In 2007 city drivers in a pint-sized 15-block district in Los Angeles drove more than 950,000 miles, emitted 730 metric tons of carbon dioxide, and burned 47,000 gallons of gas … searching for parking.
There’s a good bit of irony at work in those numbers, considering that there are an estimated 4.5 parking spaces per vehicle in the United States, including three surface parking spaces per vehicle. Of course, don’t tell that to an urban driver searching for a parking spot in a busy city.
Some six years after the L.A. study, parking is still a major issue. A recent Freakonomics Radio podcast, “Parking is Hell,” included an interview with UCLA parking expert Donald Shoup and highlighted the high cost of free and cheap parking -- economically, socially and, increasingly, environmentally.
Cities have historically addressed congestion and outsize growth by expanding off-street parking. But with dwindling land availability, strapped municipal budgets and construction costs of $20,000 to $50,000 per space for a typical downtown parking garage, it’s easy to see why cities are increasingly opting to make more efficient use of their existing parking infrastructure. Doing so also opens up opportunities to create increasingly walkable and transit-friendly urban areas as infill development can convert excess surface parking and garages to buildings and green spaces.
In particular, smart parking, in addition to promising near-term reductions in emissions and fuel use, turns out to be an ideal test bed from which to kick-start a full transportation system overhaul. All the key components of an efficient, responsive and adaptive parking system -- data management, software development, innovative pricing, sensors, smartphone integration, public-private partnerships and viable, profitable business cases -- are also at the heart of a fully integrated, multimodal transportation system. Such “Intelligent Transportation Systems,” or ITS, are broadly characterized by three I’s: instrumentation (the hardware to collect and transmit mobility data), interconnection (the network to share that data), and of course intelligence (the user-facing programs and efficient processing algorithms that put the data to work to enhance personal mobility).

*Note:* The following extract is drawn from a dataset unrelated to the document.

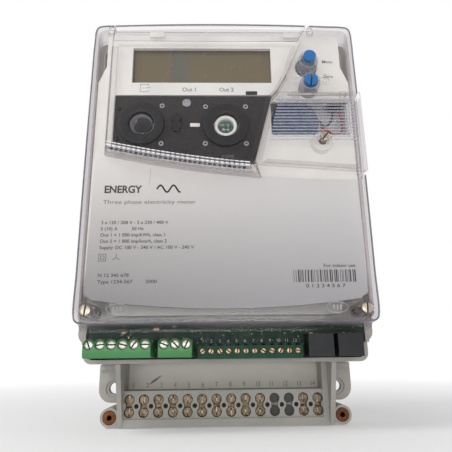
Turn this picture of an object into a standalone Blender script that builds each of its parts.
"""A wall-mounted three-phase electricity meter with a clear cover, shown without its terminal cover.

X runs to the right, Z up and -Y out of the wall. The wall is the plane Y = 0, X = 0 is the middle of the
meter and Z = 0 the lower edge of its terminal block. All dimensions below are in millimetres, and a
depth is a distance from the wall. An outline is a list of points: (x, z) for a piece that is flat
against the wall, (depth, z) for one that runs across, (x, depth) for one that runs upwards.
"""

from math import asin, atan2, cos, pi, radians, sin, tan

import bmesh
import bpy
from mathutils import Matrix, Vector

MM = 0.001
WELD = 1e-6
GAP = 0.3  # clearance between neighbouring pieces

# The frame: two lower fixing holes at the standard spacing, the terminal block between them.
FIXING_SPACING = 150.0
FIXING_HEIGHT = 22.0
FIXING_RADIUS = 3.5
SEAT_RADIUS = 5.4  # shallow seat for the head round each fixing hole
SEAT_DEPTH = 0.6
BLOCK_HALF = 68.0
BLOCK_HEIGHT = 37.9
BLOCK_DEPTH = 24.0
EAR_HALF = 85.0
EAR_BOTTOM = 13.1
EAR_THICK = 6.0
EAR_CORNER = 8.5
EAR_STEP = (33.7, 7.2)  # height above which the ears are thicker, and that thickness
CHEEK_WIDTH = 3.0
CHEEK_TOP_DEPTH = 38.5  # the side cheeks lean forward to meet the base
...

Quality data is the core around which any optimized parking system is built. For the data to be usefully processed by software developers, data owners (e.g., parking structure owners, municipalities and transit authorities) have to make it transparent, available in a standard format and ideally centralized for one-stop access. Different data owners (municipalities, private garage owners) overseeing different functions (on- and off-street parking) tend to have their own dataset formats.